> **PROBLEM REQUIREMENTS**: Reproduce all of the listing below without alteration.

> **INFORMATION SUPPLIED**:
━━━━━━━━
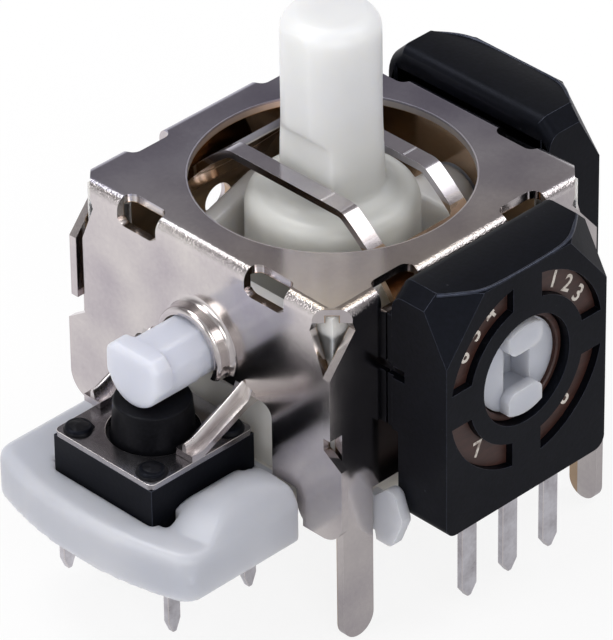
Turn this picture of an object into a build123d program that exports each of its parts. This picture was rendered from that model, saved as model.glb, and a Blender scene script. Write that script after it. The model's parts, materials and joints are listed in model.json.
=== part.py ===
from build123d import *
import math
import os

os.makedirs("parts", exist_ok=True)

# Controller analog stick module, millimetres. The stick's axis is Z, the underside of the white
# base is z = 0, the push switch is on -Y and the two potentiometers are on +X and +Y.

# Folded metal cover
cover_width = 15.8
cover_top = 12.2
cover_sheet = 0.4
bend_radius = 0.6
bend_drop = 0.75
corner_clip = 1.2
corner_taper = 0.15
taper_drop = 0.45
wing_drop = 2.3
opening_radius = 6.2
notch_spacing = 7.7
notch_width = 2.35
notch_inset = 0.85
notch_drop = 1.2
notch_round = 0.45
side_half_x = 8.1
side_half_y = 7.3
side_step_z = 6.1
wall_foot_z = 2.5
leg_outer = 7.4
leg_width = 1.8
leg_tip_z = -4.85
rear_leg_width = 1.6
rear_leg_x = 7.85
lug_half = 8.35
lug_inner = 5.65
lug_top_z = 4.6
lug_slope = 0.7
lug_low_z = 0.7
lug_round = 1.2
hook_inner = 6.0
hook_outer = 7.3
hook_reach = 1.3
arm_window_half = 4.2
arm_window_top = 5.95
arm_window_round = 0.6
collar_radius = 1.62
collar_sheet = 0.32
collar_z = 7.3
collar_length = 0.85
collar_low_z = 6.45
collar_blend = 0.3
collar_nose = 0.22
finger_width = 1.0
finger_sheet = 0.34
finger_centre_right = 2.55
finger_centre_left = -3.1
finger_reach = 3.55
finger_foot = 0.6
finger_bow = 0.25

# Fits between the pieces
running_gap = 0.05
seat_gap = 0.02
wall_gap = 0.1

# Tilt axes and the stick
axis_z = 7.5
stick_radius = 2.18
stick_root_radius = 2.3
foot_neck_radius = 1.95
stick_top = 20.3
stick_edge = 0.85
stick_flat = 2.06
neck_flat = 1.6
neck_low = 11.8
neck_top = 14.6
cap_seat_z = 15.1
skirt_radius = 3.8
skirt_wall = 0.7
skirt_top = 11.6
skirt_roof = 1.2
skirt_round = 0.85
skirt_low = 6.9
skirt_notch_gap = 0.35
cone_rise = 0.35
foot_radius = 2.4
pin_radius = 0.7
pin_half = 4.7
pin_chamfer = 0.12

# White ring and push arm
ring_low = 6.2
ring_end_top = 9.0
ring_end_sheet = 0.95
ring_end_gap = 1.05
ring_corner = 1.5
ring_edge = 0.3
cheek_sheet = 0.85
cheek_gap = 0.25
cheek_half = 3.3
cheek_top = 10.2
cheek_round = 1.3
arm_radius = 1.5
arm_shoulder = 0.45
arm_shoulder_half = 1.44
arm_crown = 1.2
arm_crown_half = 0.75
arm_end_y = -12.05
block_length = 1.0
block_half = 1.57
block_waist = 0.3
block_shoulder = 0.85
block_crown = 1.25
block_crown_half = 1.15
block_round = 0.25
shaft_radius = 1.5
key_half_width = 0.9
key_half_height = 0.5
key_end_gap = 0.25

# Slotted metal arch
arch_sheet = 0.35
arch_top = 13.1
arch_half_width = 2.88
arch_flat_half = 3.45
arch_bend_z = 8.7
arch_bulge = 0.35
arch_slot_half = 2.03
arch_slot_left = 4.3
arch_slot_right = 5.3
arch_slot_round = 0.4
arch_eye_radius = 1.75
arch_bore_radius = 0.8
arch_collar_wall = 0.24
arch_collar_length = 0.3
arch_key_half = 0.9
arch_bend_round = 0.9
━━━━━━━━
> **CORRECT OUTPUT**:
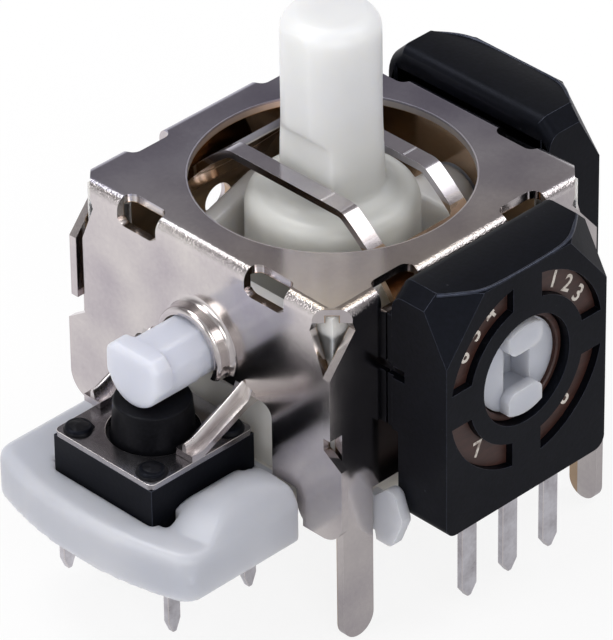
Turn this picture of an object into a build123d program that exports each of its parts. This picture was rendered from that model, saved as model.glb, and a Blender scene script. Write that script after it. The model's parts, materials and joints are listed in model.json.
=== part.py ===
from build123d import *
import math
import os

os.makedirs("parts", exist_ok=True)

# Controller analog stick module, millimetres. The stick's axis is Z, the underside of the white
# base is z = 0, the push switch is on -Y and the two potentiometers are on +X and +Y.

# Folded metal cover
cover_width = 15.8
cover_top = 12.2
cover_sheet = 0.4
bend_radius = 0.6
bend_drop = 0.75
corner_clip = 1.2
corner_taper = 0.15
taper_drop = 0.45
wing_drop = 2.3
opening_radius = 6.2
notch_spacing = 7.7
notch_width = 2.35
notch_inset = 0.85
notch_drop = 1.2
notch_round = 0.45
side_half_x = 8.1
side_half_y = 7.3
side_step_z = 6.1
wall_foot_z = 2.5
leg_outer = 7.4
leg_width = 1.8
leg_tip_z = -4.85
rear_leg_width = 1.6
rear_leg_x = 7.85
lug_half = 8.35
lug_inner = 5.65
lug_top_z = 4.6
lug_slope = 0.7
lug_low_z = 0.7
lug_round = 1.2
hook_inner = 6.0
hook_outer = 7.3
hook_reach = 1.3
arm_window_half = 4.2
arm_window_top = 5.95
arm_window_round = 0.6
collar_radius = 1.62
collar_sheet = 0.32
collar_z = 7.3
collar_length = 0.85
collar_low_z = 6.45
collar_blend = 0.3
collar_nose = 0.22
finger_width = 1.0
finger_sheet = 0.34
finger_centre_right = 2.55
finger_centre_left = -3.1
finger_reach = 3.55
finger_foot = 0.6
finger_bow = 0.25

# Fits between the pieces
running_gap = 0.05
seat_gap = 0.02
wall_gap = 0.1

# Tilt axes and the stick
axis_z = 7.5
stick_radius = 2.18
stick_root_radius = 2.3
foot_neck_radius = 1.95
stick_top = 20.3
stick_edge = 0.85
stick_flat = 2.06
neck_flat = 1.6
neck_low = 11.8
neck_top = 14.6
cap_seat_z = 15.1
skirt_radius = 3.8
skirt_wall = 0.7
skirt_top = 11.6
skirt_roof = 1.2
skirt_round = 0.85
skirt_low = 6.9
skirt_notch_gap = 0.35
cone_rise = 0.35
foot_radius = 2.4
pin_radius = 0.7
pin_half = 4.7
pin_chamfer = 0.12

# White ring and push arm
ring_low = 6.2
ring_end_top = 9.0
ring_end_sheet = 0.95
ring_end_gap = 1.05
ring_corner = 1.5
ring_edge = 0.3
cheek_sheet = 0.85
cheek_gap = 0.25
cheek_half = 3.3
cheek_top = 10.2
cheek_round = 1.3
arm_radius = 1.5
arm_shoulder = 0.45
arm_shoulder_half = 1.44
arm_crown = 1.2
arm_crown_half = 0.75
arm_end_y = -12.05
block_length = 1.0
block_half = 1.57
block_waist = 0.3
block_shoulder = 0.85
block_crown = 1.25
block_crown_half = 1.15
block_round = 0.25
shaft_radius = 1.5
key_half_width = 0.9
key_half_height = 0.5
key_end_gap = 0.25

# Slotted metal arch
arch_sheet = 0.35
arch_top = 13.1
arch_half_width = 2.88
arch_flat_half = 3.45
arch_bend_z = 8.7
arch_bulge = 0.35
arch_slot_half = 2.03
arch_slot_left = 4.3
arch_slot_right = 5.3
arch_slot_round = 0.4
arch_eye_radius = 1.75
arch_bore_radius = 0.8
arch_collar_wall = 0.24
arch_collar_length = 0.3
arch_key_half = 0.9
arch_bend_round = 0.9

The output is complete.